Thursday, 25 February 2010
Thoughts of Empire
On reading Kipling I used to wonder to what extent, if at all, the overseas Empire impacted on the consciousness of British people at the time. The simple answer is far less than is imagined; far less than those in the school of Edward Said would have us believe. Indeed, for the best part of the nineteenth century it hardly impacted at all. The patriotic concept of Empire was a relatively late creation, really only emerging when a sense of crisis set in the years leading up to the outbreak of the First World War.
In high culture it hardly features at all, and no major novel of the day has an imperial theme. In architecture the 'Imperial style', if such an expression can even be used, effectively disappears after the time of George IV, as Britain adopted the same Greco-Roman fashion preferred throughout the western world, non-imperial societies included. Even in boys' fiction the subject of Empire is almost completely avoided before the advent of G. A. Henty. R. M. Ballantyne's 1858 novel Coral Island is 'exotic', rather than imperial, as indeed are the works of Rider Haggard. The stories and poems of Rudyard Kipling were a relatively late addition to the literary canon, and his enthusiasm for Empire is in large measure explained by the fact that he was born in India. The general indifference in Britain itself was a source of frustration to some, including the historian J. R. Seeley, who complained that the Empire seemed to have been acquired "in a fit of absent-mindedness."
Native British lack of enthusiasm for the project of Empire is, in large measure, explained by the educational system of the day, which placed no importance whatsoever on international affairs and contemporary politics. In 1902, when a Member of Parliament asked a class of school leavers who among them had heard of the Indian Mutiny, only one boy raised his hand.
It is also important to realise that British schools, unlike those in the United States, placed almost no value on the importance of patriotism. Indeed, the British political elite tended to view any enthusiasm of this kind with a high degree of suspicion, because of its association, via the French Revolution, with republicanism and democracy. British people belonged to specific social classes, and classes had duties, not rights. The upper classes were taught to rule, at both home and abroad; the lower classes were taught to obey; and the middle-classes were taught how to create wealth. Empire was merely a distraction. In 1893, Lord Kimberly, himself former Colonial Secretary, when asked if children should not be given some lessons in imperial patriotism, said that they would be better off "given practical lessons in the geography of their own localities rather than being shown maps [of the Empire] they are not well versed in, and which do not convey much to their minds."
One also has to consider the nature of the British Empire itself to understand why it played so small part in the consciousness of the nation. The 'Imperial Red' maps-which did not start to appear until the 1880s-are actually quite deceptive, suggesting something centralised and unified, like the ancient Roman or the modern Russian Empires. The British Empire, in contrast, was possibly the most decentralised in history, in that a good part was administered by local elites, which meant that it could be maintained at the minimum of cost, and with the minimum of personnel. In other words, no national effort was required to sustain it. The small class of Imperial Civil Servants was proud of their exclusivity: it was their Empire, not 'the peoples'.

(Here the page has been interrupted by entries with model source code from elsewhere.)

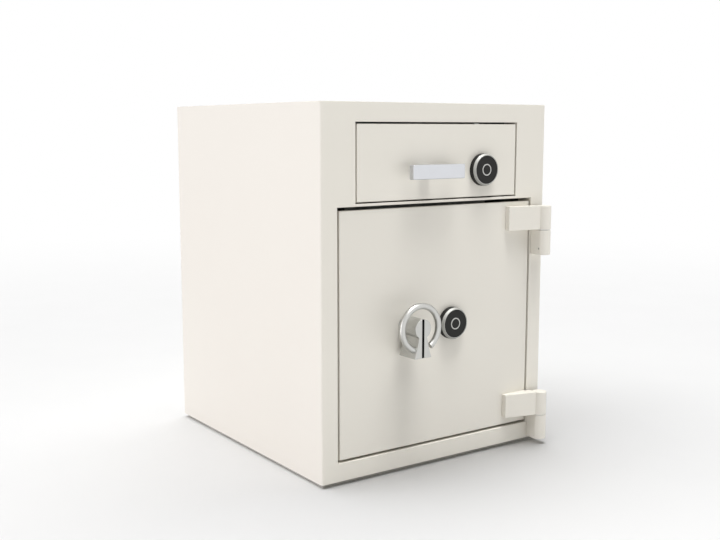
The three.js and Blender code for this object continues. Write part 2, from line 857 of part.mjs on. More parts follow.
// Handle
function keyhole(grow) {
  const headRadius = handleHeadRadius + grow;
  const waist = handleWaist + grow;
  const foot = handleFoot + grow;
  const footDrop = handleFootDrop + grow;
  const waistDrop = Math.sqrt(headRadius ** 2 - waist ** 2);
  const waistAngle = Math.atan2(-waistDrop, waist);
  const bendDrop = (waistDrop + footDrop) / 2;
  const bend = waist + (foot - waist) * handleFlare;
  const outline = new THREE.Shape();
  outline.absarc(handleX, handleZ, headRadius, waistAngle, Math.PI - waistAngle, false);
  outline.quadraticCurveTo(handleX - bend, handleZ - bendDrop, handleX - foot, handleZ - footDrop);
  outline.lineTo(handleX + foot, handleZ - footDrop);
  outline.quadraticCurveTo(handleX + bend, handleZ - bendDrop, handleX + waist, handleZ - waistDrop);
  return outline;
}

const inlayRun = [-handleProjection, -handleProjection + inlayDepth];
const inlayRise = Math.sqrt(handleHeadRadius ** 2 - inlayWidth ** 2 / 4);
const inlayHeights = [handleZ - handleFootDrop, handleZ + inlayRise];
add("handle_block", cut(
  runBack(keyhole(0), [-handleProjection, -handleBack], 14),
  block(
    [handleX - inlayWidth / 2, handleX + inlayWidth / 2],
    [inlayRun[0] - through, inlayRun[1]],
    [inlayHeights[0] - through, inlayHeights[1] + through],
  ),
), satinNickel);
add("handle_inlay", block(
  [handleX - inlayWidth / 2 + fitGap, handleX + inlayWidth / 2 - fitGap],
  [inlayRun[0] + 2 * fitGap, inlayRun[1] - fitGap],
  [inlayHeights[0] + fitGap, inlayHeights[1] - fitGap],
), blackPlastic);

// The ring starts in the block's left flank and ends free, short of its right one
const degree = Math.PI / 180;
const ringStart = 270 - Math.asin(handleWaist / ringRadius) / degree;
const ringEnd = ringFreeEndAngle - 90;
class RingRoute extends THREE.Curve {
  getPoint(t) {
    const angle = (ringStart + (ringEnd - ringStart) * t) * degree;
    return new THREE.Vector3(ringRadius * Math.cos(angle), 0, ringRadius * Math.sin(angle));
  }
}
const ringSection = new THREE.Shape();
ringSection.absarc(0, 0, ringWireRadius, 0, 2 * Math.PI, false);
const ring = new THREE.ExtrudeGeometry(ringSection, {
  steps: 44,
  curveSegments: 14,
  bevelEnabled: false,
  extrudePath: new RingRoute(),
});
ring.translate(handleX, -handleProjection + ringSetback, handleZ);
const ringSeat = runBack(keyhole(fitGap), [-handleProjection - through, -handleBack], 14);
add("handle_ring", cut(ring, ringSeat), satinNickel);

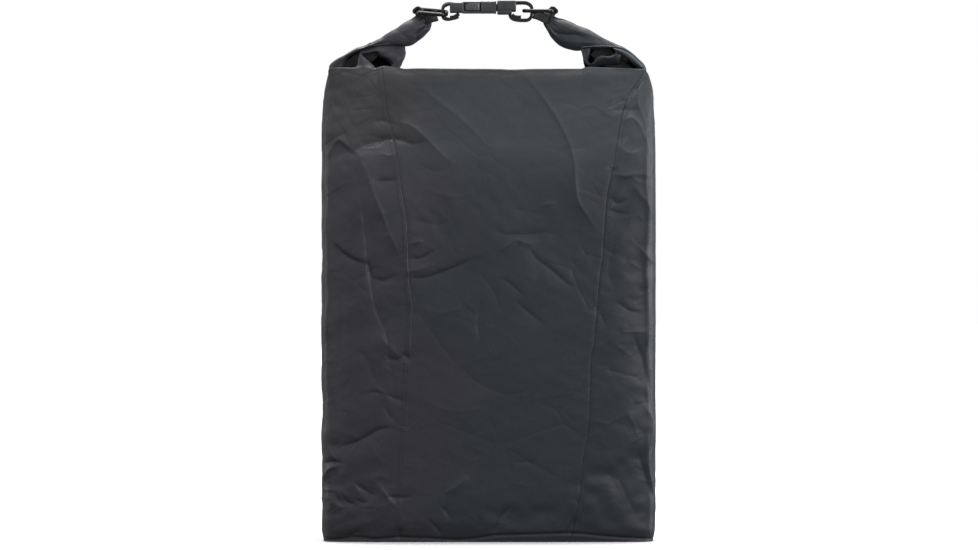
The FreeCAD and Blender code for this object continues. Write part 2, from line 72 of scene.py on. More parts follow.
def hermite(stations, values, where):
    """Smooth monotone curve through a few stations."""
    stations = np.asarray(stations, float)
    values = np.asarray(values, float)
    steps = np.diff(stations)
    slopes = np.diff(values) / steps
    tangents = np.zeros_like(values)
    same_way = slopes[:-1] * slopes[1:] > 0
    weights = steps[:-1] + steps[1:]
    with np.errstate(divide="ignore", invalid="ignore"):
        harmonic = 2 * slopes[:-1] * slopes[1:] / (slopes[:-1] + slopes[1:])
    tangents[1:-1] = np.where(same_way & (weights > 0), harmonic, 0)
    tangents[0], tangents[-1] = slopes[0], slopes[-1]
    where = np.clip(where, stations[0], stations[-1])
    cell = np.clip(np.searchsorted(stations, where) - 1, 0, len(stations) - 2)
    step = steps[cell]
    t = (where - stations[cell]) / step
    leaving = (t ** 3 - 2 * t ** 2 + t) * step * tangents[cell]
    arriving = (t ** 3 - t ** 2) * step * tangents[cell + 1]
    return ((2 * t ** 3 - 3 * t ** 2 + 1) * values[cell] + leaving
            + (3 * t ** 2 - 2 * t ** 3) * values[cell + 1] + arriving)


def smooth_step(low, high, value):
    """Ramp from 0 to 1 with level ends."""
    t = np.clip((value - low) / (high - low), 0, 1)
    return t * t * (3 - 2 * t)


def unit(vectors):
    """Scale vectors to length one."""
    vectors = np.asarray(vectors, float)
    return vectors / np.maximum(np.linalg.norm(vectors, axis=-1, keepdims=True), 1e-12)


def link_object(name, data):
    """Put a mesh, light or camera into the scene as an object."""
    obj = bpy.data.objects.new(name, data)
    bpy.context.scene.collection.objects.link(obj)
    return obj


def make_object(name, points, faces):
    """Make a smooth-shaded mesh object from points and faces."""
    mesh = bpy.data.meshes.new(name)
    corners = np.array([len(face) for face in faces])
    mesh.vertices.add(len(points))
    mesh.vertices.foreach_set("co", np.asarray(points, np.float32).ravel())
    mesh.loops.add(int(corners.sum()))
    mesh.loops.foreach_set("vertex_index", np.fromiter(itertools.chain.from_iterable(faces), np.int32))
    mesh.polygons.add(len(faces))
    mesh.polygons.foreach_set("loop_start", (np.cumsum(corners) - corners).astype(np.int32))
    mesh.polygons.foreach_set("use_smooth", [True] * len(faces))
    mesh.update(calc_edges=True)
    mesh.validate()
    return link_object(name, mesh)


def settle(piece, body=None, stands_for=()):
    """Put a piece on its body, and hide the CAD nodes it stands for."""
    if body:
        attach(piece, body)
    if stands_for:
        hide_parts(*stands_for)
    return piece


def grid_faces(rows, cols, closed=False):
    """Quads of a grid of points stored row by row."""
    index = np.arange(rows * cols).reshape(rows, cols)
    after = np.roll(index, -1, axis=1)
    if not closed:
        index, after = index[:, :-1], after[:, :-1]
    quads = np.stack([index[:-1], after[:-1], after[1:], index[1:]], axis=-1)
    return quads.reshape(-1, 4).tolist()


def grid_object(name, points, closed=False):
    """Make a surface from a grid of points with shape rows x columns x 3."""
    rows, cols = points.shape[:2]
    return make_object(name, points.reshape(-1, 3), grid_faces(rows, cols, closed))


def capped_tube(name, points):
    """Make a closed tube from a grid whose columns run round it, with a flat face at each end."""
    rows, cols = points.shape[:2]
    faces = grid_faces(rows, cols, closed=True)
    faces += [tuple(range(cols))[::-1], tuple((rows - 1) * cols + k for k in range(cols))]
    return make_object(name, points.reshape(-1, 3), faces)


def run_along(path):
    """Distance of each point of a path from its start."""
    steps = np.linalg.norm(np.diff(path, axis=0), axis=1)
    return np.concatenate([[0], np.cumsum(steps)])


# ---- bag: form ----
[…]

These attitudes began to change somewhat by the beginning of the twentieth century, at the time of the Second Boer War and after, when the Empire came under threat from rival powers and home-grown nationalism. It was only at this time that the imperial propaganda movement got underway. But apart from brief bursts of enthusiasm, the general response remained muted. In 1911 an executive of the Victoria League remarked of a lecture given at the Workers Educational Association that the "audience gave the impression of suspicion, of hostility to the subject and of considerable indifference to the conditions prevailing in the colonies."
Yes, the Empire was there, yes it had important economic and political consequences; but the deeper sense it was like an iceberg-virtually invisible until the very last moment.